TASK PROMPT: Lines containing "None" are to be counted. Give the number and nothing more.

DATA EXTRACT:

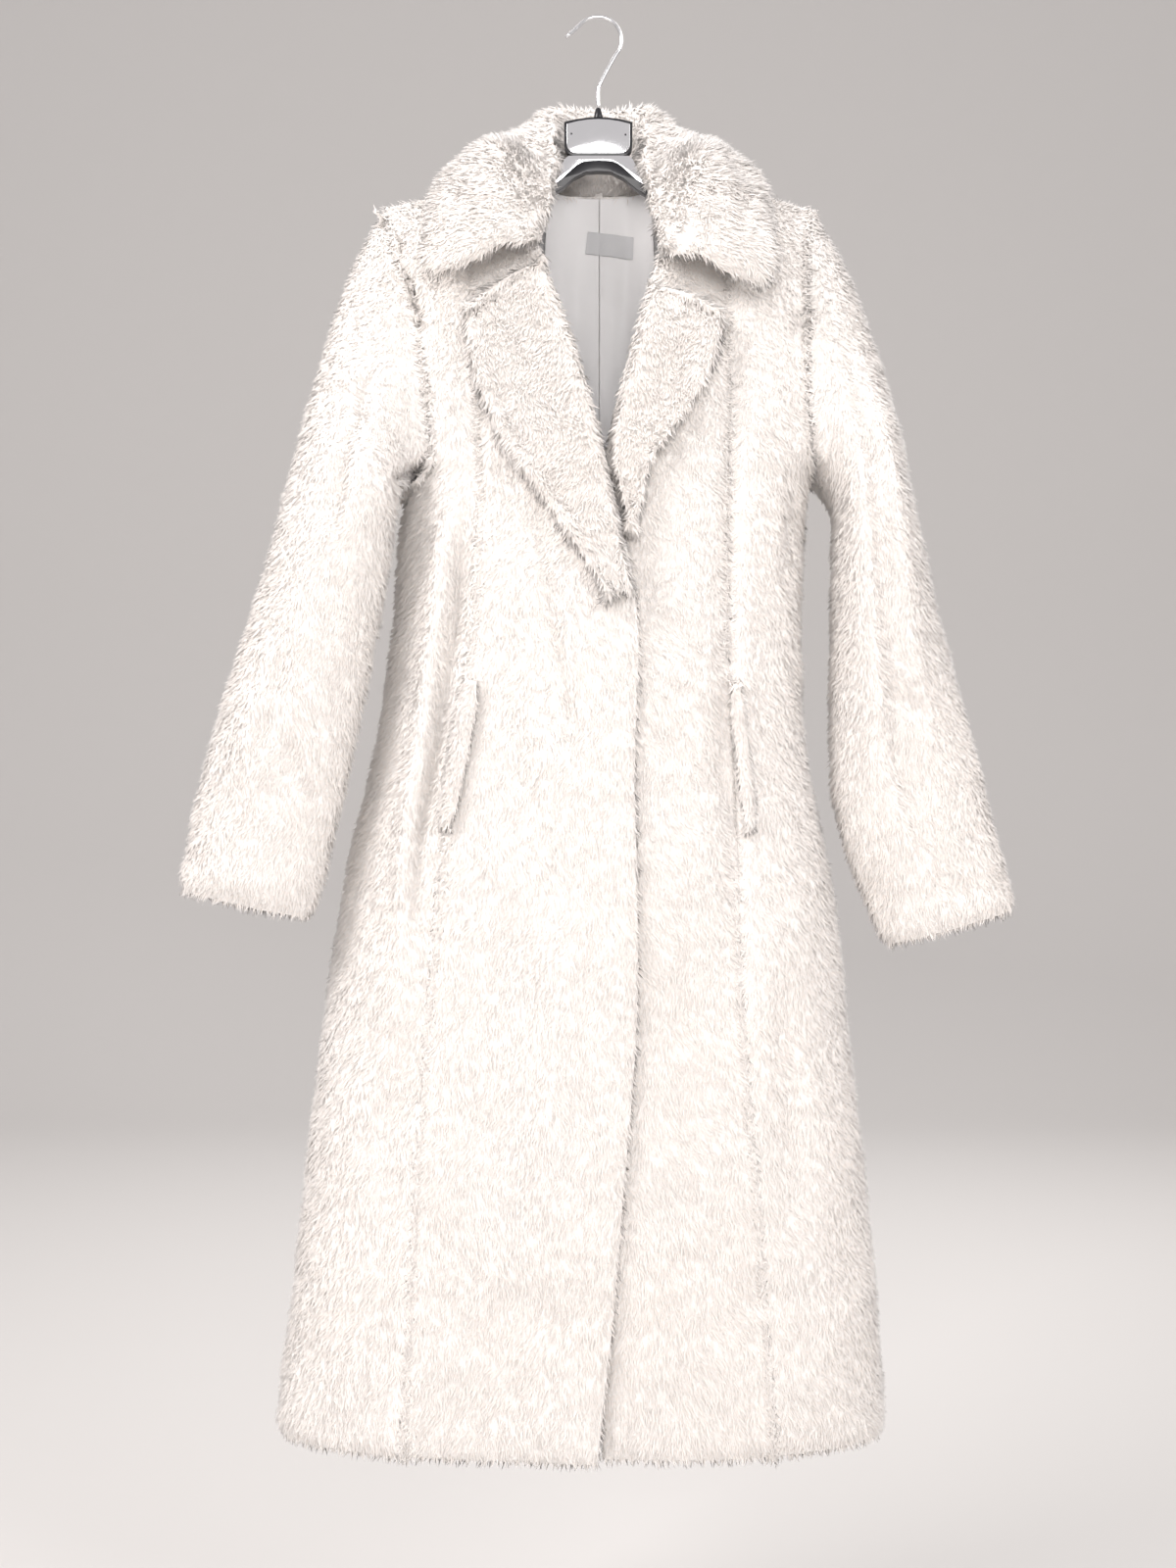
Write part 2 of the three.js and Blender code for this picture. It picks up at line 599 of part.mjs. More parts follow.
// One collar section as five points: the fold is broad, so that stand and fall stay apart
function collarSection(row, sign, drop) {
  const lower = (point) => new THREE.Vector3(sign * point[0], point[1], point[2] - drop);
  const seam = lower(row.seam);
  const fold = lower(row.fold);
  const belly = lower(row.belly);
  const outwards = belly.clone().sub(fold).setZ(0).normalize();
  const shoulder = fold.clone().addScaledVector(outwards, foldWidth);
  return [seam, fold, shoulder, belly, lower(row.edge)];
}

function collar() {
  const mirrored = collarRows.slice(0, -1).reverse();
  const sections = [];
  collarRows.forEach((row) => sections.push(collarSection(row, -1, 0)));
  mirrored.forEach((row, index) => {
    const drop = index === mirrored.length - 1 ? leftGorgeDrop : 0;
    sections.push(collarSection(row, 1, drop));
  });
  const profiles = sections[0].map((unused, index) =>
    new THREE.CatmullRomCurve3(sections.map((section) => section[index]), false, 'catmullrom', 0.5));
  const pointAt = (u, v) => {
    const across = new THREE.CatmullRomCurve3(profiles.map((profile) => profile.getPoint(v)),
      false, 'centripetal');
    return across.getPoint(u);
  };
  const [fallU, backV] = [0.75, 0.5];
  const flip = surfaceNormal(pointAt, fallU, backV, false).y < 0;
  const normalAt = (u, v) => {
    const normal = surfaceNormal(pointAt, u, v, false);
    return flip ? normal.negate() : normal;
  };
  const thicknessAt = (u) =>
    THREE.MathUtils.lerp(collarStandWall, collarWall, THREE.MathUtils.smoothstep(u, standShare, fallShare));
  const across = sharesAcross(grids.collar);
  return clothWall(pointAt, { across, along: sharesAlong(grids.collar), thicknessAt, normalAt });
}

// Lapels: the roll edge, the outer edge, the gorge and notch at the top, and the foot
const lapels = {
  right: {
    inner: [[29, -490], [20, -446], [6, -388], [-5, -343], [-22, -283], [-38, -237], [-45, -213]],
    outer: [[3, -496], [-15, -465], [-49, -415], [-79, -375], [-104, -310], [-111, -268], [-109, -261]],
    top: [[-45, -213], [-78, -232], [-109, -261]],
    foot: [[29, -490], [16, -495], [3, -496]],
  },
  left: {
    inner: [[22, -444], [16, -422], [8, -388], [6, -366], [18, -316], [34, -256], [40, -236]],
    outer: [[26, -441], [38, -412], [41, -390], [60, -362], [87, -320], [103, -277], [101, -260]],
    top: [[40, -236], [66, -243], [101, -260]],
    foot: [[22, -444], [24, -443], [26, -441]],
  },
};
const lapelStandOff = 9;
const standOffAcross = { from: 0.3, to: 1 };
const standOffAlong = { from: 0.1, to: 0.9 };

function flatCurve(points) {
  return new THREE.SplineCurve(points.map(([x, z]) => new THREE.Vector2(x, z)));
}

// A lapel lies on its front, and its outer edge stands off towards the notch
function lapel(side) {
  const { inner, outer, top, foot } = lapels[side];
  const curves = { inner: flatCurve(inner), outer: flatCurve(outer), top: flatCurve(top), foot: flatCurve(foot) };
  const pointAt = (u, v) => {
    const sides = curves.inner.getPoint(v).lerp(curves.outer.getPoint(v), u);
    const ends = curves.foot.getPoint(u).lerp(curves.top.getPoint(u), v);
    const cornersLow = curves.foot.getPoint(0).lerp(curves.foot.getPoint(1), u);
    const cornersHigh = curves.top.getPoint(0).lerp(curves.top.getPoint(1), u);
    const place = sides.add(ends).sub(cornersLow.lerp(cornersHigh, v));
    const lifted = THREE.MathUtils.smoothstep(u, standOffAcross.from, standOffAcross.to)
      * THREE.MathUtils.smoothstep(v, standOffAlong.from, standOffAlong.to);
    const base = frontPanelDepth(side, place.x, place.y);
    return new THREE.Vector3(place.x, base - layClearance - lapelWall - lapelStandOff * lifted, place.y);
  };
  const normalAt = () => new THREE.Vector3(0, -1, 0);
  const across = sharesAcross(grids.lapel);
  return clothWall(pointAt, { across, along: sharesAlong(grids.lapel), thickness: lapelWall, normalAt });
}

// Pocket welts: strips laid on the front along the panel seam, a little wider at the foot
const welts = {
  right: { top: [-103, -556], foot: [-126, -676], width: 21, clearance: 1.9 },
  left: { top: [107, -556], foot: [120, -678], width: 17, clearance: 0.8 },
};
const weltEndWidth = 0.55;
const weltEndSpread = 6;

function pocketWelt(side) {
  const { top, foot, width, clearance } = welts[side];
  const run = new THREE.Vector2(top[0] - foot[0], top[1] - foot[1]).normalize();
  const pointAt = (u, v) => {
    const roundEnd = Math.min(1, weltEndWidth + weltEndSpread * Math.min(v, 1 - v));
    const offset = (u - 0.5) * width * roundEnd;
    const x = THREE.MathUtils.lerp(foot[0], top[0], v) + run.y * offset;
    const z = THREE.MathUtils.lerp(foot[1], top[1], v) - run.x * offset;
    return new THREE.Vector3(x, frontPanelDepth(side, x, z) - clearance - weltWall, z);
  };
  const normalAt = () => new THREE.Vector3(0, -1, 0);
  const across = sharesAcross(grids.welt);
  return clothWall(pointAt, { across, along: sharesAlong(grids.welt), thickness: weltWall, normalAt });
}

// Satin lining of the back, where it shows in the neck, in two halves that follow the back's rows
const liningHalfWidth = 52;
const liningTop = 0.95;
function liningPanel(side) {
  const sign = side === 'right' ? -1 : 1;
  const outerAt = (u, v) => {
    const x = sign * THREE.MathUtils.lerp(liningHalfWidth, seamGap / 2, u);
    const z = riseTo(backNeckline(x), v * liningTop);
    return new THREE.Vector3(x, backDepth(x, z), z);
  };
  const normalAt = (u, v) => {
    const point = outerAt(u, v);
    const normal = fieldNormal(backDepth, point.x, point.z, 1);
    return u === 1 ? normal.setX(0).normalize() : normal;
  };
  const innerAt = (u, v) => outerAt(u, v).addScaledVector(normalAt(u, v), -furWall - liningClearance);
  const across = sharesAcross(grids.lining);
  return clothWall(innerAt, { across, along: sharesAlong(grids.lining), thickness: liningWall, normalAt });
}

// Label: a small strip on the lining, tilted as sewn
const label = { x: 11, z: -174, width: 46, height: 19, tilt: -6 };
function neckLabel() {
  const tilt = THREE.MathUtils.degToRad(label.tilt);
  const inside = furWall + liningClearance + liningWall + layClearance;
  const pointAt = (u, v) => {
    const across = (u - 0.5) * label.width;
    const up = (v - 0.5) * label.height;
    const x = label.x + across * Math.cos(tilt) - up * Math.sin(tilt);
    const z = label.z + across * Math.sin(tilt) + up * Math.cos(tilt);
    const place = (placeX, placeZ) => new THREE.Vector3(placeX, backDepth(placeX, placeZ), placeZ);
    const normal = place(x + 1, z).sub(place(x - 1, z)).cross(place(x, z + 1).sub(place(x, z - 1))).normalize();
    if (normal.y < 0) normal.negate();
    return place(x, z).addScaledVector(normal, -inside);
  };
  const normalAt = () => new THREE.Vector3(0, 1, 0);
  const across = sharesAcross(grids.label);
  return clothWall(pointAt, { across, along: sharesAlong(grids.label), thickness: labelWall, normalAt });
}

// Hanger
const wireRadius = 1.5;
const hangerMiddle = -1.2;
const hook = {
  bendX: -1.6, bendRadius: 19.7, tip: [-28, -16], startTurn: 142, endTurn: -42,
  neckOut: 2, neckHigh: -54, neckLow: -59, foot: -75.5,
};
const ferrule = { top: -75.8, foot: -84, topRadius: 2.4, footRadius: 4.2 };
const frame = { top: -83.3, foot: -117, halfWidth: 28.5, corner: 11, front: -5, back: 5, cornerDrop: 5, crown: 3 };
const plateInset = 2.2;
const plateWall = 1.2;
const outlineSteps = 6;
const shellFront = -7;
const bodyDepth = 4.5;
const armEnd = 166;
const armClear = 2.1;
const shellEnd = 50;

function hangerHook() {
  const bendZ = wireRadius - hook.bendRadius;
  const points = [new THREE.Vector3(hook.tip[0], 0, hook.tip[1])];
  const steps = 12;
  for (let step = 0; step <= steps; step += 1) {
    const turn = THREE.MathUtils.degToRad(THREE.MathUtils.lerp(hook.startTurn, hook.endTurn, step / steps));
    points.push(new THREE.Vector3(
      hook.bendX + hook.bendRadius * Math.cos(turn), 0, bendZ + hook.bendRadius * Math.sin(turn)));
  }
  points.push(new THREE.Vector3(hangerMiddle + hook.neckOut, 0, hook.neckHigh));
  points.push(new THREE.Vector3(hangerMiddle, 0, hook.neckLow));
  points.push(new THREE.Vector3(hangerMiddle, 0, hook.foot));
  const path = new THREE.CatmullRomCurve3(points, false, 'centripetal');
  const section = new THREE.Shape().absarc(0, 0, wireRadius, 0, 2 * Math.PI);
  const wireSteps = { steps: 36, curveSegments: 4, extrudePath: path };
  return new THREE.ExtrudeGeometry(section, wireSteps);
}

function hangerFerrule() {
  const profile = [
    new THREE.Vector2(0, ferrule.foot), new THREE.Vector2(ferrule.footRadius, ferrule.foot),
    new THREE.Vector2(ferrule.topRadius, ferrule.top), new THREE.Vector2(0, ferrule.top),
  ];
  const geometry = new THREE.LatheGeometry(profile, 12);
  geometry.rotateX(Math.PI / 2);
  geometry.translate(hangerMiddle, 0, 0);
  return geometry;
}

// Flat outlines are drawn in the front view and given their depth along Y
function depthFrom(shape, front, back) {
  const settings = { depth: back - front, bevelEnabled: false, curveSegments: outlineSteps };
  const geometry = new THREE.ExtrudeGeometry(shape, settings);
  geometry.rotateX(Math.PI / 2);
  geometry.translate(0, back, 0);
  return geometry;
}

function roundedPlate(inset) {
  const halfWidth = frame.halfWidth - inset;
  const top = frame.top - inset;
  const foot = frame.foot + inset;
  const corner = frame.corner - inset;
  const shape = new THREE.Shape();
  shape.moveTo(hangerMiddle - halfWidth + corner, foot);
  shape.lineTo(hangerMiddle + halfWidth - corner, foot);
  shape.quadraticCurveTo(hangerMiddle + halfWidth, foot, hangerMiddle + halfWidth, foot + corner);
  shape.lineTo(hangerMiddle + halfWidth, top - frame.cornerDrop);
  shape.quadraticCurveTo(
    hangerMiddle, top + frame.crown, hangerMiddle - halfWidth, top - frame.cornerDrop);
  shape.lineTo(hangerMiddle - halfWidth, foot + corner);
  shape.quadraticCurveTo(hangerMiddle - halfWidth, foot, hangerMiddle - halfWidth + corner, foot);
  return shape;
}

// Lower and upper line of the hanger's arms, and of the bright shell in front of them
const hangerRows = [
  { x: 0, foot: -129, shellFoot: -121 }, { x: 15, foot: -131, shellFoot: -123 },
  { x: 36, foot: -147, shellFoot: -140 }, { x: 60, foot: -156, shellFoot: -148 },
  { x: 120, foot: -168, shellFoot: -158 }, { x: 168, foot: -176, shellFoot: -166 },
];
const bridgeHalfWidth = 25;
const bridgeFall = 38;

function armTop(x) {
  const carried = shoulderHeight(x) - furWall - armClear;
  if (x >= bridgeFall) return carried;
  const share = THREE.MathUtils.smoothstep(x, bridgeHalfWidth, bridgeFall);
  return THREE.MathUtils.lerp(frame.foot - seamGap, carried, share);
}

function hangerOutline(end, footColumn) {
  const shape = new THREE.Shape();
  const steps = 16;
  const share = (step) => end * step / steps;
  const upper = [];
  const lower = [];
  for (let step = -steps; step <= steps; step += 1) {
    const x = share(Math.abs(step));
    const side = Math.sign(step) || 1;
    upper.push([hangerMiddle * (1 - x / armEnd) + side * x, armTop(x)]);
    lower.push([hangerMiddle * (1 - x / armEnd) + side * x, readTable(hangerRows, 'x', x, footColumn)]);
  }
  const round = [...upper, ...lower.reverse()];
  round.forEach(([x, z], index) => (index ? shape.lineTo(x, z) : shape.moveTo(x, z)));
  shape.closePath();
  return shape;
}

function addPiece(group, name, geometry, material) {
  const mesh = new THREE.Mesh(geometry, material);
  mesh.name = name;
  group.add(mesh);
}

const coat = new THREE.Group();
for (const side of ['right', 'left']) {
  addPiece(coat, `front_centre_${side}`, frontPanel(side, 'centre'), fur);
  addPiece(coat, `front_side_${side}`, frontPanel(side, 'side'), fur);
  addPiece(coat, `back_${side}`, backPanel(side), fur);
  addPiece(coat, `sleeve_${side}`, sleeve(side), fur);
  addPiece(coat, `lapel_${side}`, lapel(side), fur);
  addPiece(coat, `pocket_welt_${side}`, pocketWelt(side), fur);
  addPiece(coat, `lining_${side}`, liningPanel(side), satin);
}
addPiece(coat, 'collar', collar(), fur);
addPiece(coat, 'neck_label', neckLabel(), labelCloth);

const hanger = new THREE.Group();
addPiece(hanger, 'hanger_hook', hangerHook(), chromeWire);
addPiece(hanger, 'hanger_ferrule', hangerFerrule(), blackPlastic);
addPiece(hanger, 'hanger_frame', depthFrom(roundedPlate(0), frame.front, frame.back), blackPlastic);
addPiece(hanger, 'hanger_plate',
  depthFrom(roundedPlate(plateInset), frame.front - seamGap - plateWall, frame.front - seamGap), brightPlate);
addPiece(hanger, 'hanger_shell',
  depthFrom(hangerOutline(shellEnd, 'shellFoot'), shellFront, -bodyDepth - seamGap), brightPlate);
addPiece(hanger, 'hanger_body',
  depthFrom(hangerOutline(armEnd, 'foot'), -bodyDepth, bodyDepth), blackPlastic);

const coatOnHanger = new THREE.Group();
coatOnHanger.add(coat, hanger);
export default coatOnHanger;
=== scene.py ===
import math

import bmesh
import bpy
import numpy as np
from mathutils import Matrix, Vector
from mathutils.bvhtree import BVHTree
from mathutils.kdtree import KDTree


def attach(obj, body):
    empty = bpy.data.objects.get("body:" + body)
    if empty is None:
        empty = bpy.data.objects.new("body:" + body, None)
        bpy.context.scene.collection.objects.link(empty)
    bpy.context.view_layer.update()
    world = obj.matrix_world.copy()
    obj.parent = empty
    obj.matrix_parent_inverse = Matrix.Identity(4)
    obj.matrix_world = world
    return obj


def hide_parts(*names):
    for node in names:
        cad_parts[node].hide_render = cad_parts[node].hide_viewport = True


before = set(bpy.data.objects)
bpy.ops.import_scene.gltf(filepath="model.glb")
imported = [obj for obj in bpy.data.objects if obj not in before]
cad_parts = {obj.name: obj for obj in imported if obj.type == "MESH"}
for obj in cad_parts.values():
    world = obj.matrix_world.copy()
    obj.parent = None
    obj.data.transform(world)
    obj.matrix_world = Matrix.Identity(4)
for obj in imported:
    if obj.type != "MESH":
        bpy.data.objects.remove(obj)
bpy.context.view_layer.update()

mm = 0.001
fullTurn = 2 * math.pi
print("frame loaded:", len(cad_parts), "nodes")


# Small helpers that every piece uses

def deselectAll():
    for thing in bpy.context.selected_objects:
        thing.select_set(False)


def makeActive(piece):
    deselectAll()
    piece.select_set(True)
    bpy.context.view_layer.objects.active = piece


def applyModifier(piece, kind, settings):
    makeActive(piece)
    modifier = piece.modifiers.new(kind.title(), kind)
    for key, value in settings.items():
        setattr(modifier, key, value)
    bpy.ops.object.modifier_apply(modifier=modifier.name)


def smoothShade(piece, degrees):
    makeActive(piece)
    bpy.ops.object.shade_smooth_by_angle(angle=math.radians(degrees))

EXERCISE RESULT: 3